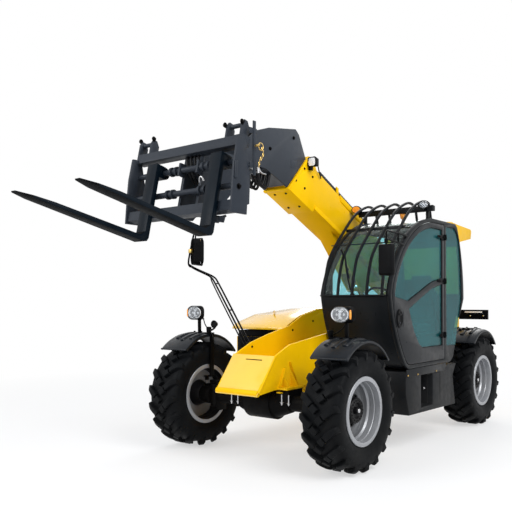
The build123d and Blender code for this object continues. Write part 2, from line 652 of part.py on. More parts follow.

::::::::

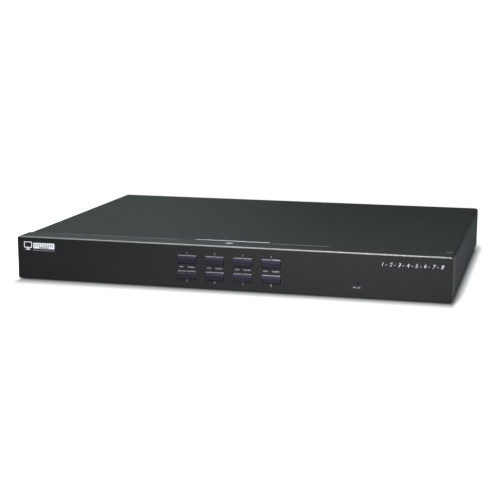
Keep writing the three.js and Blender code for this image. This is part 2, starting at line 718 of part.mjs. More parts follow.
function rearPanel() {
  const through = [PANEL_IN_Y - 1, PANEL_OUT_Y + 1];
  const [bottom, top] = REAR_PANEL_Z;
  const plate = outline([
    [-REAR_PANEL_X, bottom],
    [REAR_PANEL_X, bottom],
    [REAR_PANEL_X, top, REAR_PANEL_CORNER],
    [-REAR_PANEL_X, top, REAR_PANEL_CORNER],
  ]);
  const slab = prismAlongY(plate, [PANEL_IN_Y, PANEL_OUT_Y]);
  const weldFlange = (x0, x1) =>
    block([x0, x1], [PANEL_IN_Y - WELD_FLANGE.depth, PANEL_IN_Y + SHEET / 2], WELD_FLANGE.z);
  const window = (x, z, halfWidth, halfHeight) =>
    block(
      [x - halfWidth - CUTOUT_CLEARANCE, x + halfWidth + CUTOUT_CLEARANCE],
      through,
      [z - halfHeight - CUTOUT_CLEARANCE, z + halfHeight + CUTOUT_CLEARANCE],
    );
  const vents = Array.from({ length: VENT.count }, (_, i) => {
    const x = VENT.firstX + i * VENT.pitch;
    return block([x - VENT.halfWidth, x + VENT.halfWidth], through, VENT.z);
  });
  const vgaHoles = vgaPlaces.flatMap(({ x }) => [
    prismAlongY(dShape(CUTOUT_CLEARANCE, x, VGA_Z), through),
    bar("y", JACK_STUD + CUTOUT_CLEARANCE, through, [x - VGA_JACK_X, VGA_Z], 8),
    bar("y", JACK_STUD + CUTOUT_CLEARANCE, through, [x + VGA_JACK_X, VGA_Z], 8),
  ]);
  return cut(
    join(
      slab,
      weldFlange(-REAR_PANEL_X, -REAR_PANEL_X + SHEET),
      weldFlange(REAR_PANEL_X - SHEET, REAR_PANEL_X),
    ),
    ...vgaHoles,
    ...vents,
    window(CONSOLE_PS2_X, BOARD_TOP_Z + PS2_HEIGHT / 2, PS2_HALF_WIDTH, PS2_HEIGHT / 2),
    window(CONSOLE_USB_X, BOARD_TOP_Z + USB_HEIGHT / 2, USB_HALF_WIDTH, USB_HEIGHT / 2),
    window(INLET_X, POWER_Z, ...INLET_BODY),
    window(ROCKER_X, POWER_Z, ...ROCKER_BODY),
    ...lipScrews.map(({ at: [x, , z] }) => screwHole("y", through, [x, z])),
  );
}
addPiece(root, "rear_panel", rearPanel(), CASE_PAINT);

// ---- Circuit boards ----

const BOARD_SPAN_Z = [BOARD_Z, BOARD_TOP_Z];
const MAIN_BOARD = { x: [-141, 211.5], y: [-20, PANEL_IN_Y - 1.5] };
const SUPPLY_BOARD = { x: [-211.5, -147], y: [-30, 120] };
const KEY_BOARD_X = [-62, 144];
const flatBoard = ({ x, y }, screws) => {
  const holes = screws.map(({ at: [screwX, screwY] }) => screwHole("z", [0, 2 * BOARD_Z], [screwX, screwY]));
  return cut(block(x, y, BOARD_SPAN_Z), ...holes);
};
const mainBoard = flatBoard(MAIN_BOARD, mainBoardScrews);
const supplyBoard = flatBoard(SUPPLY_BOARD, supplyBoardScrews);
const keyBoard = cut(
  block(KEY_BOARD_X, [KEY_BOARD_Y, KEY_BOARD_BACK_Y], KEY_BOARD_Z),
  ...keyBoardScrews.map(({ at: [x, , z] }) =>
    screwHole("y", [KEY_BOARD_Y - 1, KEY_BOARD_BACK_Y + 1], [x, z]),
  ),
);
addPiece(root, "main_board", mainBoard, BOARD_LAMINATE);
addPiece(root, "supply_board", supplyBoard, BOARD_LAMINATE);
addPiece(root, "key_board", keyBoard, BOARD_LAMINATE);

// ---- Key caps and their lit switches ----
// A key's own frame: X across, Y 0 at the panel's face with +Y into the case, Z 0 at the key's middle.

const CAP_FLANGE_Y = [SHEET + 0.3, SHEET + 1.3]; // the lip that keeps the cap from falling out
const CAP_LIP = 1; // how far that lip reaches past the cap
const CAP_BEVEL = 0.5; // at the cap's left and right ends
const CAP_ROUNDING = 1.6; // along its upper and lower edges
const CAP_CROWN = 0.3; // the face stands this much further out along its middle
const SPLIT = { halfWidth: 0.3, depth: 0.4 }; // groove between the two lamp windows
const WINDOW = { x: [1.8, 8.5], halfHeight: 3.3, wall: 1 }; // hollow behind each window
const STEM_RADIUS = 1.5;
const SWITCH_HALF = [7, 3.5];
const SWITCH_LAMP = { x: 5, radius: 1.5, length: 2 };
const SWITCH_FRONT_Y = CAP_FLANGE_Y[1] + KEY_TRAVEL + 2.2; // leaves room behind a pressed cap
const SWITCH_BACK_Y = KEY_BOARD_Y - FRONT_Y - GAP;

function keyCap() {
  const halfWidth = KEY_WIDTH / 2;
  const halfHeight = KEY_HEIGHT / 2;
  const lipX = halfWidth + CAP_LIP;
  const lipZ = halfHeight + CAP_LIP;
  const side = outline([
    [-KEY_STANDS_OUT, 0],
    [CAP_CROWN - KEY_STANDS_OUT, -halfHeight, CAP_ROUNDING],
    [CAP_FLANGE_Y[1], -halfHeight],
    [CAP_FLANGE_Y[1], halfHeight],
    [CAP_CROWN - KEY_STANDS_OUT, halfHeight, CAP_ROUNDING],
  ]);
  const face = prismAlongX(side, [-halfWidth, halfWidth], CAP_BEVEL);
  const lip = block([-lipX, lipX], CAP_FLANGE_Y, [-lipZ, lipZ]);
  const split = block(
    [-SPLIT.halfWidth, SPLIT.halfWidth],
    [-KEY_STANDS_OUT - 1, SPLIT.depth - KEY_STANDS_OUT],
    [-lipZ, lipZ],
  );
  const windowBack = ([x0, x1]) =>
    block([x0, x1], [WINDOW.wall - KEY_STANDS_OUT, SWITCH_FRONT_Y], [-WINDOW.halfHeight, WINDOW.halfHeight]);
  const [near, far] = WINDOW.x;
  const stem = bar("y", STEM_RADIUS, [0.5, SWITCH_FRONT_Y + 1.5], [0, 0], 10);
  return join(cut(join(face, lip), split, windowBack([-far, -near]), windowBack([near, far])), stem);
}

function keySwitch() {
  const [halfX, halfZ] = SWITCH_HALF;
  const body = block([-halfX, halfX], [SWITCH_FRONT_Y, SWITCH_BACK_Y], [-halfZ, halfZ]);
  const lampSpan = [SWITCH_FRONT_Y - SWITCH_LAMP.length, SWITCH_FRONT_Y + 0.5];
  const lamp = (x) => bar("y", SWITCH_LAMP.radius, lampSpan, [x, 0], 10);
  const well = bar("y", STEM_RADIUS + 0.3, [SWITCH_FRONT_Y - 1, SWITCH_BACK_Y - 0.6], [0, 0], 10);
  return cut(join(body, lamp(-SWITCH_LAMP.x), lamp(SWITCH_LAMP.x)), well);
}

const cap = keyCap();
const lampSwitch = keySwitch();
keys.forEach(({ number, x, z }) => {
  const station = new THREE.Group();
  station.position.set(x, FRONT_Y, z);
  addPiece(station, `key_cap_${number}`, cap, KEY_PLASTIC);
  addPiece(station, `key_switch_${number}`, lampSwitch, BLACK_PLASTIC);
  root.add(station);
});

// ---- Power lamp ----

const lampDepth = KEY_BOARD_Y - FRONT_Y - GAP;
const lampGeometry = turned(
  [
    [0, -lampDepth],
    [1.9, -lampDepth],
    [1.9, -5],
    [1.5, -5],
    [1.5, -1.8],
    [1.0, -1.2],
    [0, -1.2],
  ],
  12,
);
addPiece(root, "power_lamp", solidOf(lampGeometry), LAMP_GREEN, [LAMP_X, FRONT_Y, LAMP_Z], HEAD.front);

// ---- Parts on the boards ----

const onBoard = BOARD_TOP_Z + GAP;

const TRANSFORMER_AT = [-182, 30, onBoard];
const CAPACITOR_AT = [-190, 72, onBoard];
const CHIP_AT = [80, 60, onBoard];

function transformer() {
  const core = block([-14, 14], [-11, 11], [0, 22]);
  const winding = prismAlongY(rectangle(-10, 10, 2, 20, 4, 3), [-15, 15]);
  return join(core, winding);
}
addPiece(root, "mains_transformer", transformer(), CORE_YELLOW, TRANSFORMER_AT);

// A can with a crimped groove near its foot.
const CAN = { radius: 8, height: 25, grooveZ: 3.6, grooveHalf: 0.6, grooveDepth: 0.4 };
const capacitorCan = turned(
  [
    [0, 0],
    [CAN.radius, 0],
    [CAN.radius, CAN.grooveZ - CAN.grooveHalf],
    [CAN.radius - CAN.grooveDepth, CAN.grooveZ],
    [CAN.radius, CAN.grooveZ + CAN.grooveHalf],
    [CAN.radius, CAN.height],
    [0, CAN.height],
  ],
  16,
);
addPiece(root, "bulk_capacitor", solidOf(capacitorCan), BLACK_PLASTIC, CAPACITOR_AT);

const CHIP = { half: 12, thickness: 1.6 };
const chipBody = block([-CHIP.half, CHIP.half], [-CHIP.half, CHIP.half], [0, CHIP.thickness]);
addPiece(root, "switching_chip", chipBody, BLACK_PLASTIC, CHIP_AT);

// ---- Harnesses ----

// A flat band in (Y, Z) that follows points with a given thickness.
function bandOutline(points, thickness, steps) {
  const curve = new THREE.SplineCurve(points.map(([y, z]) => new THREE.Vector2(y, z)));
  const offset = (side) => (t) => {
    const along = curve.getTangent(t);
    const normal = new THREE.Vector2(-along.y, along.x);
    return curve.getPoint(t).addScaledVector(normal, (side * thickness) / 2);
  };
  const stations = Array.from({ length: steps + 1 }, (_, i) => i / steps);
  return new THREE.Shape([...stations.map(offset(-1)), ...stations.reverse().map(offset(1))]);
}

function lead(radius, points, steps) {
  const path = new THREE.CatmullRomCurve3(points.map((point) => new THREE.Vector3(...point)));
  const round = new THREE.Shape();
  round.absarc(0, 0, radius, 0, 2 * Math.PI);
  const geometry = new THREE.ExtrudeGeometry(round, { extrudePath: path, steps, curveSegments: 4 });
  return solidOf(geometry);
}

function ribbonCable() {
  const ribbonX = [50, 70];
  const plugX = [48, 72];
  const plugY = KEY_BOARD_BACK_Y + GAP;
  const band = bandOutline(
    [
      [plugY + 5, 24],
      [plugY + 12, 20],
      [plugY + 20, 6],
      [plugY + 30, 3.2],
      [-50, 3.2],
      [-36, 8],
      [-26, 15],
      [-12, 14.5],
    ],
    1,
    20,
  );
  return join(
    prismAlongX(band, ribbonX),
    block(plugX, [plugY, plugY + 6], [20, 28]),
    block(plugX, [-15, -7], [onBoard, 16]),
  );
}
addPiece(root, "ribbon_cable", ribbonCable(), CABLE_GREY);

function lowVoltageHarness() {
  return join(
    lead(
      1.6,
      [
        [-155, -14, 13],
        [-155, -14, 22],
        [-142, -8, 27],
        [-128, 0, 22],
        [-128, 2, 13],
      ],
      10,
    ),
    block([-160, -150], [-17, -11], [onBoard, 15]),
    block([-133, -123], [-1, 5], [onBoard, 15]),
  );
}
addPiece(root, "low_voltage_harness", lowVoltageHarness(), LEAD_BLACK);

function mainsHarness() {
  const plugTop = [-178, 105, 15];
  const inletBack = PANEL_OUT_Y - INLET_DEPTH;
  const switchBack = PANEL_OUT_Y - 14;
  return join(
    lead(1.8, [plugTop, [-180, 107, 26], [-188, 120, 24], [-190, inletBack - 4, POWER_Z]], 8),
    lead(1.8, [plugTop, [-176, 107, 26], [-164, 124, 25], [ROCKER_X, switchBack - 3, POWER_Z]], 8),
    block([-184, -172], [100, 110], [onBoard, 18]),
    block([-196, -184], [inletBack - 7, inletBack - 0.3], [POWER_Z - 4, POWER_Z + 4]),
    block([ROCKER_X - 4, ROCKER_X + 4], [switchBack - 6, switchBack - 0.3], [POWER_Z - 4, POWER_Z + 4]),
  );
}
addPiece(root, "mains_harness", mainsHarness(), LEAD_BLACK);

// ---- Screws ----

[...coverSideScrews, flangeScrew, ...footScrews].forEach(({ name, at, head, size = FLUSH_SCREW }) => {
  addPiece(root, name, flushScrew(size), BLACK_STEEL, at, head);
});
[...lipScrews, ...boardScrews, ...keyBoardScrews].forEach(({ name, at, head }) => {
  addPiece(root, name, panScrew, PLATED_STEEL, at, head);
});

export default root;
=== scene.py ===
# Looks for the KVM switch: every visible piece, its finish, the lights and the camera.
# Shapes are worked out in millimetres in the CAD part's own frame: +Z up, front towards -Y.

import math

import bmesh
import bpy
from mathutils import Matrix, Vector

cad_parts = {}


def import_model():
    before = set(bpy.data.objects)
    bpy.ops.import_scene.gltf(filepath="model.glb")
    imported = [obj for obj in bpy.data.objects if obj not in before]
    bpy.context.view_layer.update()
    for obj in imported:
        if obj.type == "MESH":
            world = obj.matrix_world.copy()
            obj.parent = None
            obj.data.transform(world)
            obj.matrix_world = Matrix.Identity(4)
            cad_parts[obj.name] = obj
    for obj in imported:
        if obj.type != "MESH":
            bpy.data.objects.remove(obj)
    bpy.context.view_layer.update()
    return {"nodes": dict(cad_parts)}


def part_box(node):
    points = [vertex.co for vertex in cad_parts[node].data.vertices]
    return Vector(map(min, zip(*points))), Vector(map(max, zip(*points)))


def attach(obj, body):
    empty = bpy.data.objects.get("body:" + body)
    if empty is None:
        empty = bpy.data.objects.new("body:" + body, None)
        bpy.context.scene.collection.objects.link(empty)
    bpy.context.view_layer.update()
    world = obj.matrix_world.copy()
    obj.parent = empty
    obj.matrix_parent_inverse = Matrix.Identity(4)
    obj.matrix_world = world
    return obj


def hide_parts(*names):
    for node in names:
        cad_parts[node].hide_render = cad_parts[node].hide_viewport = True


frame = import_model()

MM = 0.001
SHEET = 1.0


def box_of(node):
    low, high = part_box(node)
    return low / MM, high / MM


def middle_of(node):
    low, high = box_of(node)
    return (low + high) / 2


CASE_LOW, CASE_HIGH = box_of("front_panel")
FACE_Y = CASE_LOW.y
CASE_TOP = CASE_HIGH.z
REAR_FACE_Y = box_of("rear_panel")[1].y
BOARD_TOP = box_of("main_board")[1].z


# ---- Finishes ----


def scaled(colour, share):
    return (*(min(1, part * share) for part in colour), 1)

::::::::

● **Exercise aim**:
Your task is to transcribe only the lines from the line containing "at, head, size" through the line containing "bpy.data.objects.remove(obj)", word for word.

● **Answer in full**:
[...coverSideScrews, flangeScrew, ...footScrews].forEach(({ name, at, head, size = FLUSH_SCREW }) => {
  addPiece(root, name, flushScrew(size), BLACK_STEEL, at, head);
});
[...lipScrews, ...boardScrews, ...keyBoardScrews].forEach(({ name, at, head }) => {
  addPiece(root, name, panScrew, PLATED_STEEL, at, head);
});

export default root;
=== scene.py ===
# Looks for the KVM switch: every visible piece, its finish, the lights and the camera.
# Shapes are worked out in millimetres in the CAD part's own frame: +Z up, front towards -Y.

import math

import bmesh
import bpy
from mathutils import Matrix, Vector

cad_parts = {}


def import_model():
    before = set(bpy.data.objects)
    bpy.ops.import_scene.gltf(filepath="model.glb")
    imported = [obj for obj in bpy.data.objects if obj not in before]
    bpy.context.view_layer.update()
    for obj in imported:
        if obj.type == "MESH":
            world = obj.matrix_world.copy()
            obj.parent = None
            obj.data.transform(world)
            obj.matrix_world = Matrix.Identity(4)
            cad_parts[obj.name] = obj
    for obj in imported:
        if obj.type != "MESH":
            bpy.data.objects.remove(obj)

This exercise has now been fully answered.